Actually you can. Hardie has their artisan line that can be mitered on OC.


I can't believe anyone would prefer vinyl over FC. FC is the closet thing looks wise to wood claps. 


Any cedar I have had my hands on in the last 5 years has sucked. 

I don't see how anyone could afford VG cedar claps.


----------



## WarnerConstInc. (Jan 30, 2008)

I even have some of that Certainteed FC on my kitchen been 6 years and it looks fine


----------



## WarnerConstInc. (Jan 30, 2008)

Tom Struble said:


> Boral is now starting to introduce some siding profiles,I haven't used it yet but I think it's a great product..we'll see



too bad they have nothing but lap profile sidings. wish they had a regular beveled clap.


----------



## tipitop (Dec 3, 2013)

I do not do to much of siding. But along way I sided maybe a dose houses. Fiber cement is nastiest thing to work with. Sadly must admit it is best and cleanest looking siding. I will in 2 weeks start work with that stuff again. My old customer require that thing at yet another house. After I few days it go in hands skin and is nasty to get anyting in hands.


----------



## Texas Wax (Jan 16, 2012)

WarnerConstInc. said:


> Actually you can. Hardie has their artisan line that can be mitered on OC.
> 
> 
> I can't believe anyone would prefer vinyl over FC. FC is the closet thing looks wise to wood claps.
> ...


Maybe it can be Mitered, but it's cement board ... Fitting the miters? why to fill them with caulk? The beauty of wood is nailing to keep the joints tight. 

Vinyl - It's another option available, not my personal choice overall.

Cedar- Need to find the wholesale/distributor in your area for decent quality. 

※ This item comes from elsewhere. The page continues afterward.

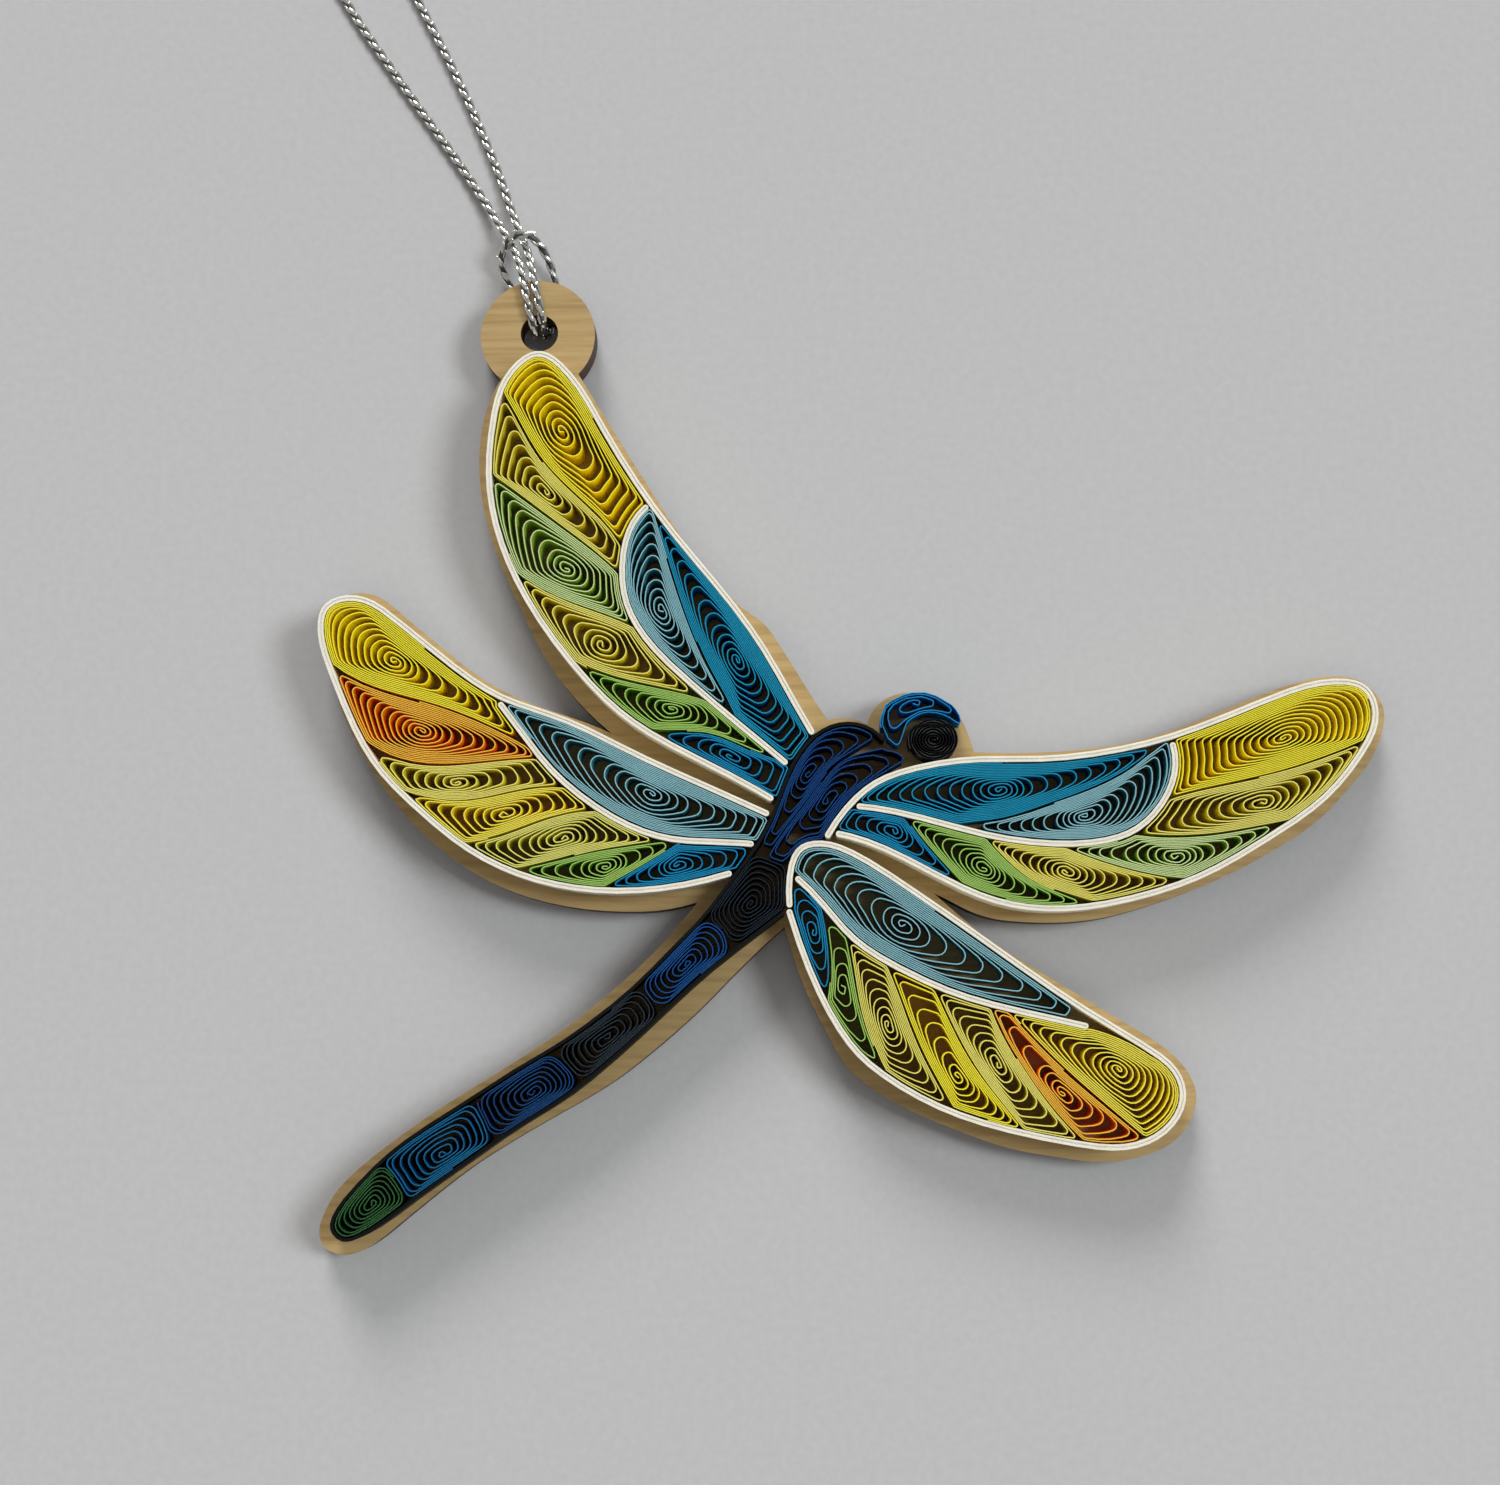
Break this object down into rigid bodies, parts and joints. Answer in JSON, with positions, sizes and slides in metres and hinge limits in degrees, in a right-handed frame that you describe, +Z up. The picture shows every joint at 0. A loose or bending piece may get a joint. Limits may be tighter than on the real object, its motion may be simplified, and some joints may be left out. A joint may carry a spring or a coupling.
{
  "type": "quilled dragonfly ornament",
  "caption": "Flat hanging ornament: rolled paper coils stand on edge inside folded paper strips on a laser-cut plywood backing with a round tab, hung by a hitched cord loop",
  "frame": {"origin": "centre of the ornament, without its cord, on the table it lies on", "axes": "+X and +Y lie along the table, +Y towards the hanging tab and +X towards the head, +Z up from the table towards the paper coils"},
  "size_m": [0.104, 0.1483, 0.0064],
  "materials": {
    "birch_plywood": "laser-cut, bare",
    "white_paper": "matte",
    "black_paper": "matte",
    "yellow_paper": "matte",
    "pale_yellow_paper": "matte",
    "orange_paper": "matte",
    "khaki_paper": "matte",
    "lime_paper": "matte",
    "light_green_paper": "matte",
    "green_paper": "matte",
    "sky_blue_paper": "matte",
    "bright_blue_paper": "matte",
    "steel_blue_paper": "matte",
    "dark_blue_paper": "matte",
    "royal_blue_paper": "matte",
    "slate_paper": "matte",
    "silver_cord": "knitted metallic thread"
  },
  "bodies": {
    "root": {"abdomen_black_coil": "black_paper", "abdomen_blue_coil": "bright_blue_paper", "abdomen_dark_blue_coil": "dark_blue_paper", "abdomen_green_coil": "green_paper", "abdomen_royal_blue_coil": "royal_blue_paper", "abdomen_slate_coil": "slate_paper", "backing_board": "birch_plywood", "body_strip": "black_paper", "cord_knot": "silver_cord", "hanging_cord": "silver_cord", "head_black_coil": "black_paper", "head_crescent_coil": "royal_blue_paper", "left_forewing_border": "white_paper", "left_forewing_bright_blue_coil": "bright_blue_paper", "left_forewing_divider": "white_paper", "left_forewing_green_coil": "green_paper", "left_forewing_khaki_coil": "khaki_paper", "left_forewing_light_green_coil": "light_green_paper", "left_forewing_lime_coil": "lime_paper", "left_forewing_sky_blue_coil": "sky_blue_paper", "left_forewing_steel_blue_coil": "steel_blue_paper", "left_forewing_yellow_coil": "yellow_paper", "left_hindwing_border": "white_paper", "left_hindwing_bright_blue_coil": "bright_blue_paper", "left_hindwing_divider": "white_paper", "left_hindwing_green_coil": "green_paper", "left_hindwing_light_green_coil": "light_green_paper", "left_hindwing_lime_coil": "lime_paper", "left_hindwing_orange_coil": "orange_paper", "left_hindwing_pale_yellow_coil": "pale_yellow_paper", "left_hindwing_steel_blue_coil": "steel_blue_paper", "left_hindwing_yellow_coil": "yellow_paper", "right_forewing_border": "white_paper", "right_forewing_bright_blue_coil": "bright_blue_paper", "right_forewing_divider": "white_paper", "right_forewing_green_coil": "green_paper", "right_forewing_khaki_coil": "khaki_paper", "right_forewing_light_green_coil": "light_green_paper", "right_forewing_lime_coil": "lime_paper", "right_forewing_sky_blue_coil": "sky_blue_paper", "right_forewing_steel_blue_coil": "steel_blue_paper", "right_forewing_yellow_coil": "yellow_paper", "right_hindwing_border": "white_paper", "right_hindwing_bright_blue_coil": "bright_blue_paper", "right_hindwing_divider": "white_paper", "right_hindwing_green_coil": "green_paper", "right_hindwing_light_green_coil": "light_green_paper", "right_hindwing_lime_coil": "lime_paper", "right_hindwing_orange_coil": "orange_paper", "right_hindwing_pale_yellow_coil": "pale_yellow_paper", "right_hindwing_steel_blue_coil": "steel_blue_paper", "right_hindwing_yellow_coil": "yellow_paper", "thorax_left_coil": "dark_blue_paper", "thorax_right_coil": "dark_blue_paper"}
  },
  "joints": []
}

Siding with 1x12 cedar has always been a costly proposition. We're talking stylized homes and owners who want to match it. Prairie Style influence generally homes build in the 60-70's. Comes with a premium price.


----------



## Tom Struble (Mar 2, 2007)

around here you better glue the corners


----------



## Texas Wax (Jan 16, 2012)

Tom Struble said:


> around here you better glue the corners



Very nice corners :thumbsup:

Glue's the way to go with standard profile & thicknesses of lap siding.

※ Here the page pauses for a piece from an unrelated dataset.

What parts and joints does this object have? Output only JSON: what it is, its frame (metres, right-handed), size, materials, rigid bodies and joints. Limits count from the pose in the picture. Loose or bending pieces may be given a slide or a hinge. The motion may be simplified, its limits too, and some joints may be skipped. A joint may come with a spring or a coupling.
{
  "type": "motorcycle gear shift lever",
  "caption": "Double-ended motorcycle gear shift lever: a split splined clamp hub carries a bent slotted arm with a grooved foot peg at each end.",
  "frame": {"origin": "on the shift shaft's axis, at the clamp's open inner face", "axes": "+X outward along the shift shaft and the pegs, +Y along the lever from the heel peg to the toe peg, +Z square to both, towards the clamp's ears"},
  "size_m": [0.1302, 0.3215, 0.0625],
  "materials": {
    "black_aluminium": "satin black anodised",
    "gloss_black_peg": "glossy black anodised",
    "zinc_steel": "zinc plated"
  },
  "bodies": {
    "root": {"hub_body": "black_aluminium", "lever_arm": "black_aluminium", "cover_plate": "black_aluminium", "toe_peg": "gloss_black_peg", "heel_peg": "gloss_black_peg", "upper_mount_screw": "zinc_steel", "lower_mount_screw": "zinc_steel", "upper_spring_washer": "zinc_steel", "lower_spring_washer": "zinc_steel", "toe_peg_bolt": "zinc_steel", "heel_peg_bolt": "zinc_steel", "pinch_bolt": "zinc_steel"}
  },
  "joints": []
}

1x12 cedar boards as lap siding the maze nails hold just fine


----------



## Tom Struble (Mar 2, 2007)

outta thanks:thumbsup:

never did 1x12 lap but would think sealing the endgrain would be good to do..jmo


----------



## Texas Wax (Jan 16, 2012)

Tom Struble said:


> outta thanks:thumbsup:
> 
> never did 1x12 lap but would think sealing the endgrain would be good to do..jmo


Will never disagree with that. 

Not commonly done in that region. The original we tied into on that job (and a hand full of others) siding was 20-25 yrs old. End grain at Butts and corners were in good shape, due to a good fit and being well maintained. Top coated heavy body stain or paint. 

.... sure is a far cry from FC siding.


----------



## Tom Struble (Mar 2, 2007)

yes..yes indeed


----------



## SamM (Dec 13, 2009)

Around here most new apartment buildings have FC on the decks. I think most owners are putting it on bc it's fireproof so they don't have to worry about the tenants melting the siding with their barbecues (a very common problem).

I like FC mainly because no one here will pay for real wood siding. Unfortunately few people install it right and we end up with problems.


----------



## WBailey1041 (Jan 31, 2014)

I'm in love with fiber cement siding because they have this product called color plus that I don't have to paint! God knows I hate painting. 

Also, around here guys are getting 750 to a thousand dollars a square....materials cost isn't quite 100 a square. Obviously, that's ripping off Masonite and putting on new color plus with a 15 year warranty and color matched caulk. If you can install enough squares in a day the profit margins are outrageous compared to most everything else that requires a journeyman skill set. 

Bottom line. Guys love it cause it's profitable.


----------



## Tom Struble (Mar 2, 2007)

^^^..there ya go:thumbsup:


----------



## Roofcheck (Dec 27, 2011)

WBailey1041 said:


> I'm in love with fiber cement siding because they have this product called color plus that I don't have to paint! God knows I hate painting.
> 
> Also, around here guys are getting 750 to a thousand dollars a square....materials cost isn't quite 100 a square. Obviously, that's ripping off Masonite and putting on new color plus with a 15 year warranty and color matched caulk. If you can install enough squares in a day the profit margins are outrageous compared to most everything else that requires a journeyman skill set.
> 
> Bottom line. Guys love it cause it's profitable.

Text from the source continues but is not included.